Lembrando um exemplo recente, para o congresso da Sociedade Brasileira de Computação, que foi realizado em conjunto com o mais tradicional congresso latino- americano da área, foram submetidos 300 trabalhos de, praticamente, todos os países latino-americanos (com grande predominância brasileira). Como a maioria dos trabalhos são elaborados em co-autoria, sabe-se que participaram aproximadamente 1000 autores, dos quais, apenas tres, não dispunham de endereços eletrônicos na Internet. É claro que os cerca de 200 árbitros mobilizados para o julgamento dos artigos fizeram todo o trabalho através da rede.

O trabalho cooperativo, envolvendo pesquisadores localizados em diferentes locais do país e do mundo, vem crescendo significativamente. Por exemplo: um pesquisador, que é o único de sua área em uma pequena universidade, não é mais uma pessoa isolada e pode participar da comunidade científica da sua especialidade no mundo. Se ele deseja lecionar um curso básico em sua instituição ele pode recorrer a bases de dados na World Wide Web que contêm material instrucional (textos, transparências, exercícios etc) sobre quase qualquer tipo de curso básico. E mais, este material é disponibilizado gratuitamente por colegas de todas as partes do mundo.

É apenas natural que a sociedade como um todo, a partir do momento que tiver a sua disposição a tecnologia Internet, venha a ser submetida a transformações de natureza semelhante às que ocorreram na área acadêmica. E, se a natureza das transformações têm aspectos tão positivos como os que atuaram no caso da comunidade acadêmica, é justo procurar estender os privilégios da sociedade da informação para o maior segmento possível da sociedade. Este é um desejo que está presente em todos os países que já aderiram maciçamente à tecnologia Internet, como começa a acontecer no Brasil. Neles, como aqui, começa-se a desenvolver métodos eficazes para transferir conhecimento para a sociedade sobre os benefícios da tecnologia Internet, com o objetivo de forjar uma legítima sociedade da informação.

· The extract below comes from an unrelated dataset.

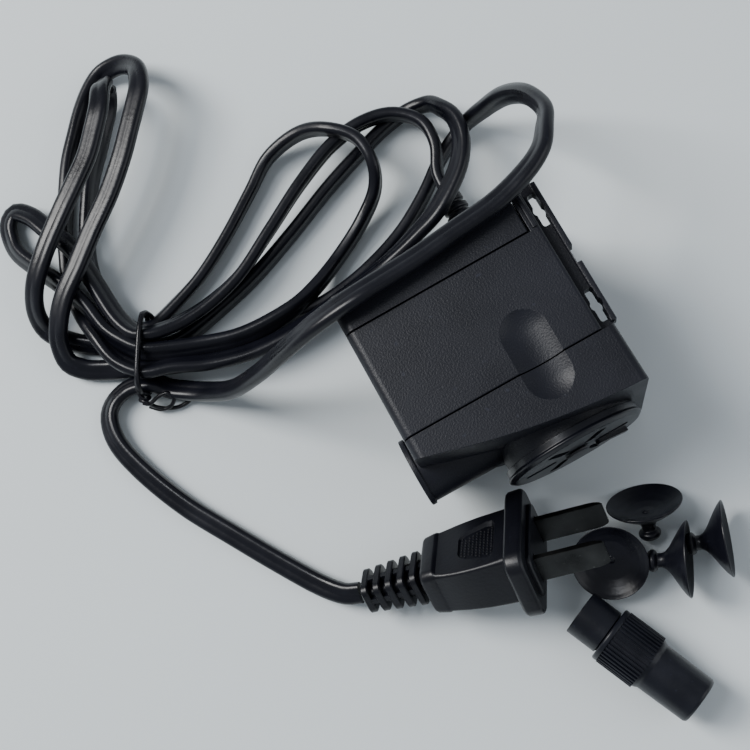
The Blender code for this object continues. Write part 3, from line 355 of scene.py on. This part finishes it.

No Brasil, à semelhança do que está sendo feito em outros países, foi criado um Comitê Gestor da Internet, que tem, dentre as suas principais atribuições, a missão de disseminar a cultura Internet na sociedade.

O Comitê Gestor da Internet no Brasil atravessa uma fase em que se dedica à composição de cerca de quinze grupos de trabalho (GTs), que serão formados por cerca de 150 pessoas, em diferentes áreas relacionadas à tecnologia Internet. Cada GT tem a missão típica de disseminar a tecnologia Internet na sua área de atuação conduzindo, para isso, projetos piloto que exibam a viabilidade e eficácia da utilização dessa tecnologia. Como é natural, dado que a Internet no mundo e no Brasil teve origem no meio universitário, o contingente de pessoas do mundo academico nos diferentes GTs será muito significativo.

Os diversos GTs surgiram de atividades tradicionais da RNP, da lista de missões especificadas para o Comitê e de iniciativas expontâneas da sociedade que passaram a demandar uma reflexão mais sistemática e uma maior estruturação. Uma classificação não muito rigorosa dos GTs concebidos até o momento permite grupa-los em GTs de engenharia de redes, GTs destinados a criar uma economia de redes e GTs destinados ao desenvolvimento dos usuários de uma sociedade da informação. No que se segue, vamos mencionar apenas o último grupo.

Os GTs que se concentram nos aspectos que poderiam ser denominados de socio-culturais atuam em aplicações estratégicas para a sociedade, no apoio a aplicações comunitárias e na articulação com a sociedade. Outros GTs, em fase de organização, se preocuparão com as relações internacionais e com a geração e a qualidade do emprego.

Três GTs cobrem as aplicações estratégicas. As aplicações contempladas até o momento estão nas áreas de educação a distância, meio ambiente e recursos naturais e bibliotecas e museus virtuais.

Exemplos de projetos piloto a serem desenvolvidos pelos GTs mencionados são a criação de um curso especializado em redes e totalmente conduzido via Internet, a indução da criação de freenets (sem custos para os usuários) pela sociedade, um sistema de informação sobre emprego nas páginas da WWW e projetos de cooperação internacional.

A expectativa é a de que os novos "internautas" brasileiros (pessoas físicas, empresas e governo) que passem a utilizar serviços Internet no futuro próximo, possam buscar inspiração para seus projetos em iniciativas pioneiras em andamento no país.